---- SOURCE DATA

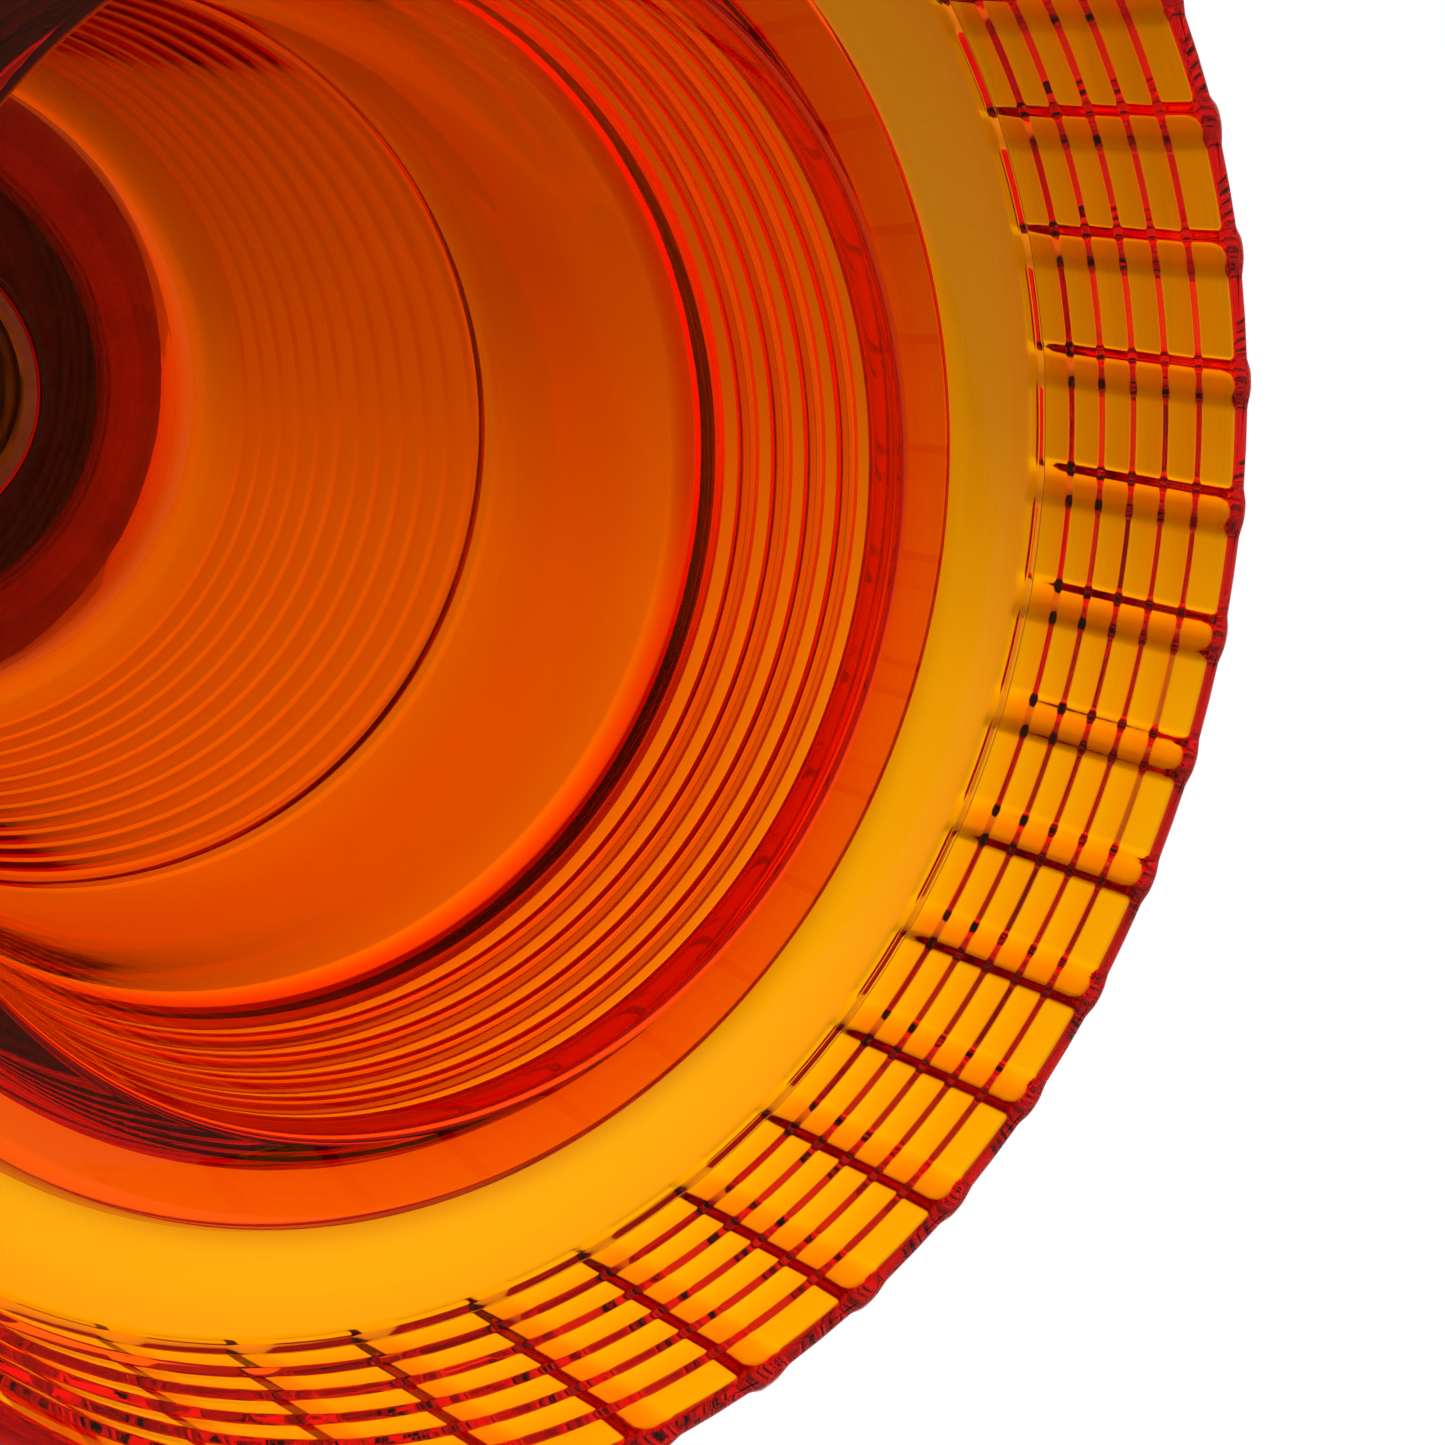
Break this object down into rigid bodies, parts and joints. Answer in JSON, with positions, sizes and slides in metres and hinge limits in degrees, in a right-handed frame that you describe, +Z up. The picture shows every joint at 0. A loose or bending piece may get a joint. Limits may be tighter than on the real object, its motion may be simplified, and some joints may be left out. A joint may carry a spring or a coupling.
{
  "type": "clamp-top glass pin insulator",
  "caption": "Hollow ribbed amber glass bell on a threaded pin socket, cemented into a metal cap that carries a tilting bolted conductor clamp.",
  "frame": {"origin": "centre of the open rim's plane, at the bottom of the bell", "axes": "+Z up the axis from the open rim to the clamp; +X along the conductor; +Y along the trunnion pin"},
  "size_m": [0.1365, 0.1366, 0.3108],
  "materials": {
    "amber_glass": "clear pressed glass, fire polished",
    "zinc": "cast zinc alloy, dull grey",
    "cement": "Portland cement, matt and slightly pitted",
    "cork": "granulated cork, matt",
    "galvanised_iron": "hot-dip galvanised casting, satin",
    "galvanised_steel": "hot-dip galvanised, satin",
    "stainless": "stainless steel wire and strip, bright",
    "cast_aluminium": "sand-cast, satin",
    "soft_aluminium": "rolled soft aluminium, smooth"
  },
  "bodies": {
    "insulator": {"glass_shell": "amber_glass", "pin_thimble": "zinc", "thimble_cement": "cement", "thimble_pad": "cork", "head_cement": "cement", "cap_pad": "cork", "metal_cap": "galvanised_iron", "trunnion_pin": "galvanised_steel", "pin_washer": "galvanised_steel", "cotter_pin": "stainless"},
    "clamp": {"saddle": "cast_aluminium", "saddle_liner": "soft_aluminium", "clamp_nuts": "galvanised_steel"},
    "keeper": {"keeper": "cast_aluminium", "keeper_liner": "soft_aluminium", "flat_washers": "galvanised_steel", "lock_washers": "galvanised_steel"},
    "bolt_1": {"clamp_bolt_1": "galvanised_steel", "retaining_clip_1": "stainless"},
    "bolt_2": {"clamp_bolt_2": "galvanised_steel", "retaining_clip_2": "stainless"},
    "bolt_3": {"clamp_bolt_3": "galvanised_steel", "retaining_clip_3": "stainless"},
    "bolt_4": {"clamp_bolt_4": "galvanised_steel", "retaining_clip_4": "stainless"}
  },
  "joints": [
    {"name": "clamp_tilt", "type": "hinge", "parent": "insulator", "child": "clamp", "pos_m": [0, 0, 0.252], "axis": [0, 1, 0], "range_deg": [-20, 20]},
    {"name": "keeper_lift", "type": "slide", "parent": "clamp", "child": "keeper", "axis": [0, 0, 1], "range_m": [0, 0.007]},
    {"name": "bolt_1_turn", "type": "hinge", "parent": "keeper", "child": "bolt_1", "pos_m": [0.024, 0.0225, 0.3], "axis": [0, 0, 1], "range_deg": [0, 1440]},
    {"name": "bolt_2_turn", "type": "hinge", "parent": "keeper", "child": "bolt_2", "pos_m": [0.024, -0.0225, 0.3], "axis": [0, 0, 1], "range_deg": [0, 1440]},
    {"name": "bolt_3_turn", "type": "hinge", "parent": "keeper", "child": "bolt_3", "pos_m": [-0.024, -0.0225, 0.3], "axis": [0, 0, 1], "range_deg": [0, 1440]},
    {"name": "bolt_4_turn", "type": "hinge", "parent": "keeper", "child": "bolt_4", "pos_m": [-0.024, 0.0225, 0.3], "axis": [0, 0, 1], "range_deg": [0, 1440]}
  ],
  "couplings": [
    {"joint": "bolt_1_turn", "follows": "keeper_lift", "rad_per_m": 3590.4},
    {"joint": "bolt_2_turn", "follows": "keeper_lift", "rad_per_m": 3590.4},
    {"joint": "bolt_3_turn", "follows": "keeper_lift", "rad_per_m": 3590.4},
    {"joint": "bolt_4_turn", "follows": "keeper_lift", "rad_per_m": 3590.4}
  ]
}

--------

WRITTEN REQUEST —
Copy out the whole listing exactly; please set it all down.

EXPECTED OUTPUT —
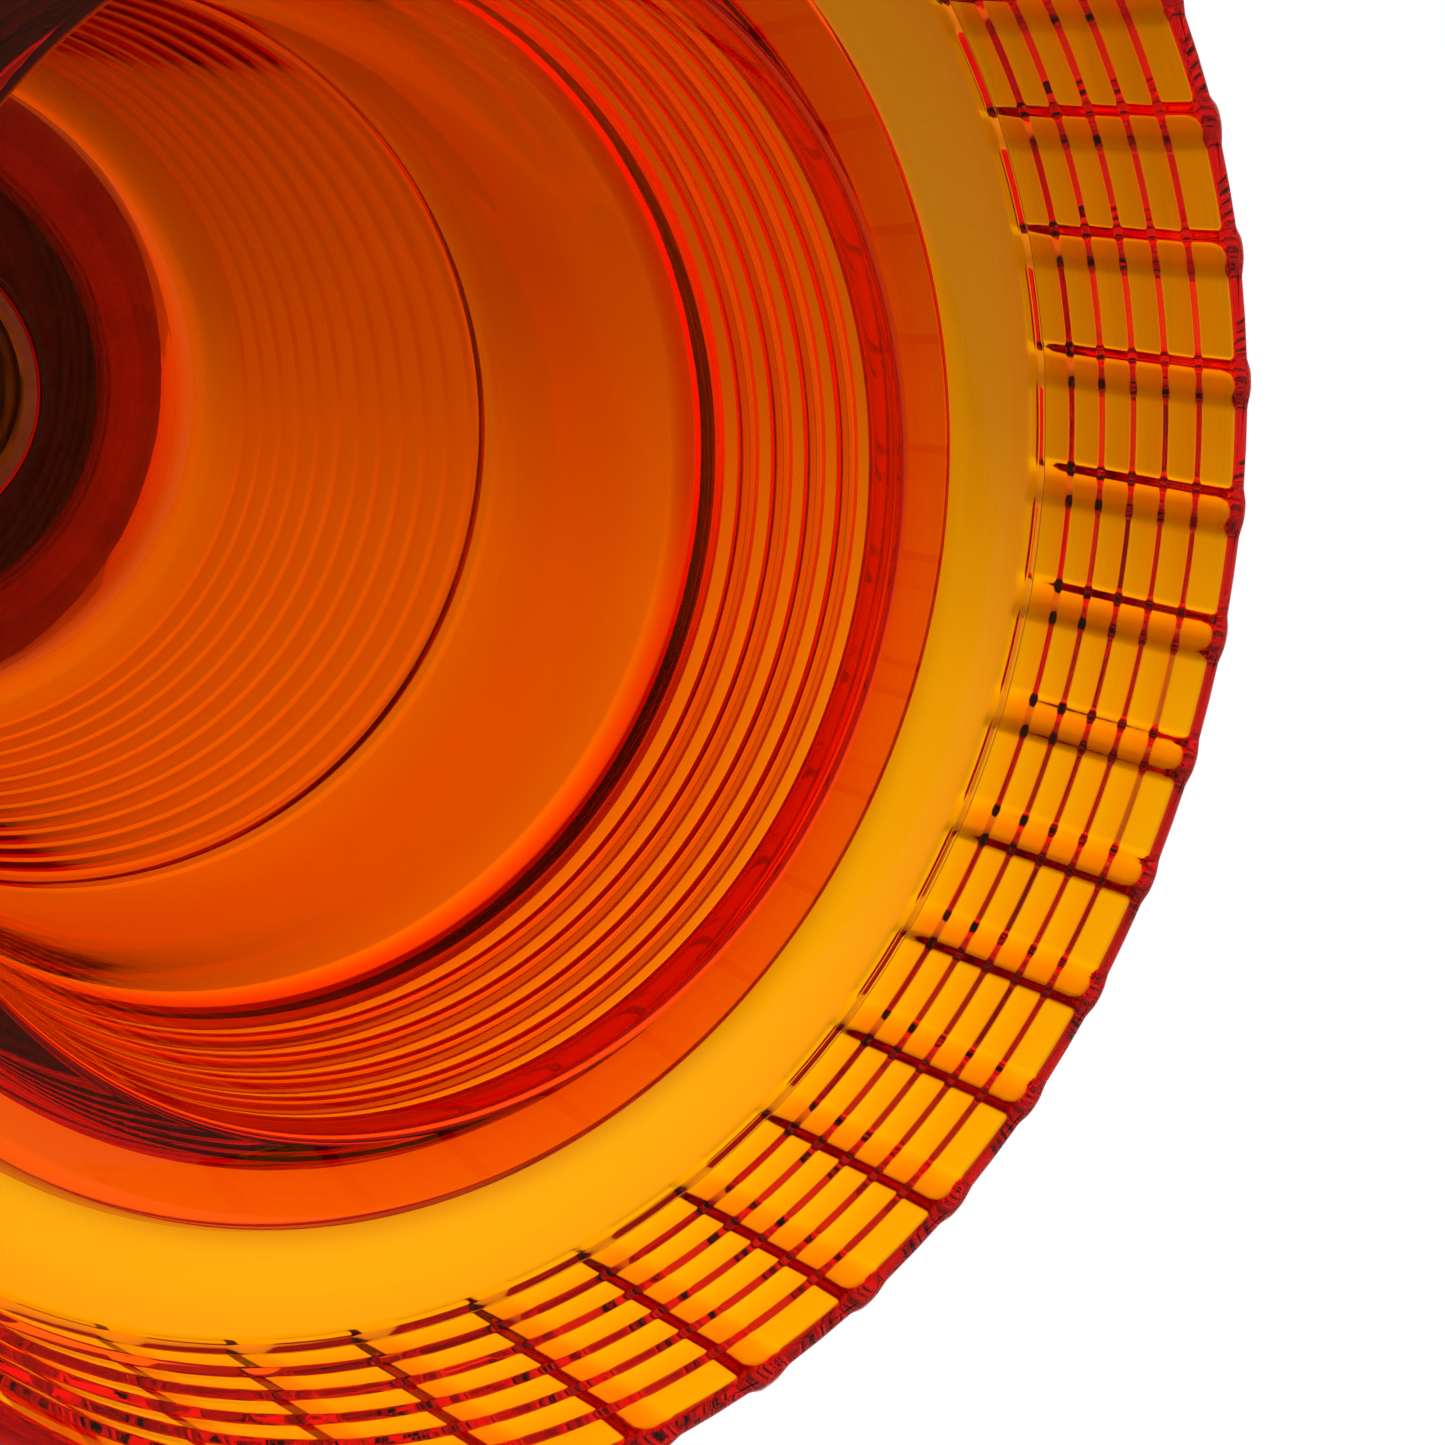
Break this object down into rigid bodies, parts and joints. Answer in JSON, with positions, sizes and slides in metres and hinge limits in degrees, in a right-handed frame that you describe, +Z up. The picture shows every joint at 0. A loose or bending piece may get a joint. Limits may be tighter than on the real object, its motion may be simplified, and some joints may be left out. A joint may carry a spring or a coupling.
{
  "type": "clamp-top glass pin insulator",
  "caption": "Hollow ribbed amber glass bell on a threaded pin socket, cemented into a metal cap that carries a tilting bolted conductor clamp.",
  "frame": {"origin": "centre of the open rim's plane, at the bottom of the bell", "axes": "+Z up the axis from the open rim to the clamp; +X along the conductor; +Y along the trunnion pin"},
  "size_m": [0.1365, 0.1366, 0.3108],
  "materials": {
    "amber_glass": "clear pressed glass, fire polished",
    "zinc": "cast zinc alloy, dull grey",
    "cement": "Portland cement, matt and slightly pitted",
    "cork": "granulated cork, matt",
    "galvanised_iron": "hot-dip galvanised casting, satin",
    "galvanised_steel": "hot-dip galvanised, satin",
    "stainless": "stainless steel wire and strip, bright",
    "cast_aluminium": "sand-cast, satin",
    "soft_aluminium": "rolled soft aluminium, smooth"
  },
  "bodies": {
    "insulator": {"glass_shell": "amber_glass", "pin_thimble": "zinc", "thimble_cement": "cement", "thimble_pad": "cork", "head_cement": "cement", "cap_pad": "cork", "metal_cap": "galvanised_iron", "trunnion_pin": "galvanised_steel", "pin_washer": "galvanised_steel", "cotter_pin": "stainless"},
    "clamp": {"saddle": "cast_aluminium", "saddle_liner": "soft_aluminium", "clamp_nuts": "galvanised_steel"},
    "keeper": {"keeper": "cast_aluminium", "keeper_liner": "soft_aluminium", "flat_washers": "galvanised_steel", "lock_washers": "galvanised_steel"},
    "bolt_1": {"clamp_bolt_1": "galvanised_steel", "retaining_clip_1": "stainless"},
    "bolt_2": {"clamp_bolt_2": "galvanised_steel", "retaining_clip_2": "stainless"},
    "bolt_3": {"clamp_bolt_3": "galvanised_steel", "retaining_clip_3": "stainless"},
    "bolt_4": {"clamp_bolt_4": "galvanised_steel", "retaining_clip_4": "stainless"}
  },
  "joints": [
    {"name": "clamp_tilt", "type": "hinge", "parent": "insulator", "child": "clamp", "pos_m": [0, 0, 0.252], "axis": [0, 1, 0], "range_deg": [-20, 20]},
    {"name": "keeper_lift", "type": "slide", "parent": "clamp", "child": "keeper", "axis": [0, 0, 1], "range_m": [0, 0.007]},
    {"name": "bolt_1_turn", "type": "hinge", "parent": "keeper", "child": "bolt_1", "pos_m": [0.024, 0.0225, 0.3], "axis": [0, 0, 1], "range_deg": [0, 1440]},
    {"name": "bolt_2_turn", "type": "hinge", "parent": "keeper", "child": "bolt_2", "pos_m": [0.024, -0.0225, 0.3], "axis": [0, 0, 1], "range_deg": [0, 1440]},
    {"name": "bolt_3_turn", "type": "hinge", "parent": "keeper", "child": "bolt_3", "pos_m": [-0.024, -0.0225, 0.3], "axis": [0, 0, 1], "range_deg": [0, 1440]},
    {"name": "bolt_4_turn", "type": "hinge", "parent": "keeper", "child": "bolt_4", "pos_m": [-0.024, 0.0225, 0.3], "axis": [0, 0, 1], "range_deg": [0, 1440]}
  ],
  "couplings": [
    {"joint": "bolt_1_turn", "follows": "keeper_lift", "rad_per_m": 3590.4},
    {"joint": "bolt_2_turn", "follows": "keeper_lift", "rad_per_m": 3590.4},
    {"joint": "bolt_3_turn", "follows": "keeper_lift", "rad_per_m": 3590.4},
    {"joint": "bolt_4_turn", "follows": "keeper_lift", "rad_per_m": 3590.4}
  ]
}